Session Information
28 SES 13 B, The Transformation of Teaching in the Age of Education Accountability
Paper Session
Contribution
In Europe today, the pace of change is so fast, “that every teacher needs to keep her practice under constant, critical review and adjust it in the light of students’ outcomes…”. Teachers should offer individualized teaching “so that all learners achieve specified outcomes”. (European Commission 2012, p. 5). The European policy rhetoric, as well as other transnational policy discourses (OECD 2005, Barber & Mourshed 2007), emphasize the teachers as having the most important impact on the performance of their students within educational institutions. It is reasonable to say that there is a strong transnational policy pressure in European countries to focus on the role of the teacher and on student performance. What we know less about is how this pressure on the results and grades affect teachers' social environment in today's society marked by digital communications.

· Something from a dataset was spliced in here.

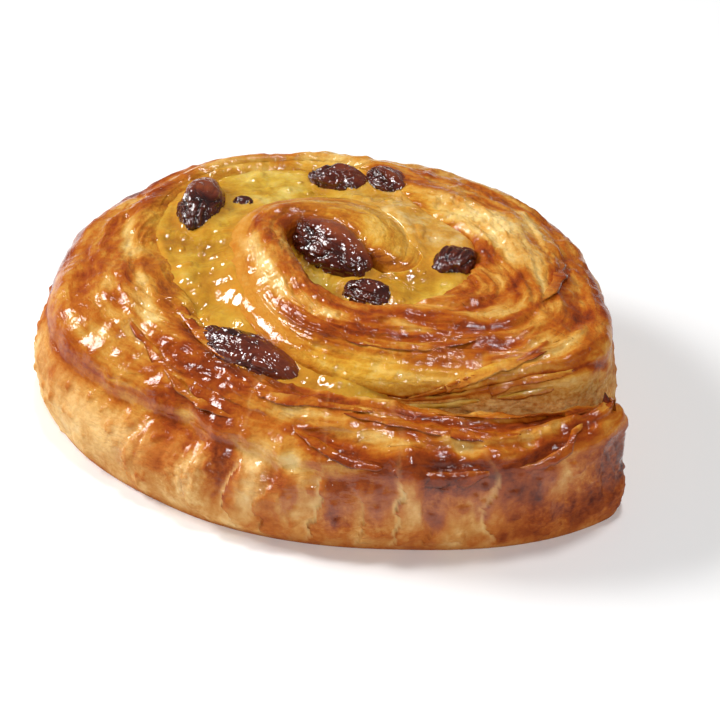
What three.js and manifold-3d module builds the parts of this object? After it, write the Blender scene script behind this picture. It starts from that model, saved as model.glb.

The purpose of this paper is thus to examine how perspectives of transactional realism and materialism can contribute to a more complete understanding of factors within and outside the institutional environment of school that form different but overlapping networks for teachers, potentially affecting their room for action. The research question we will explore in this paper is: What factors contribute to shape the relations constituting the social environment for the teacher in the task of grading, with the potential to affect her space of agency?
The theoretical framework of this paper is based on John Dewey’s view of transactional realism and on the more recent understanding of materialism and actor-network theory, represented by Bruno Latour. Dewey (1925/1981, 1938/1991) was engaged in the reconstruction of realism (Sleeper 1986/2001, p. 7), but as Westbrook (2005, p. 40) notes, it was a “piecemeal realism” Dewey argued for. This means that there are things that are existentially real, but they are not real in any essentialist way, instead they are “contingently real objects”, not “permanently real” (Sleeper 1986/2001 p. 147). Dewey’s logic of theory and piecemeal realism means that the “world” is influenced through our actions and vice versa. The reality “is in the transactions among all those events that participate in the context including the participation of inquirer” (Garrison 1994, p. 13).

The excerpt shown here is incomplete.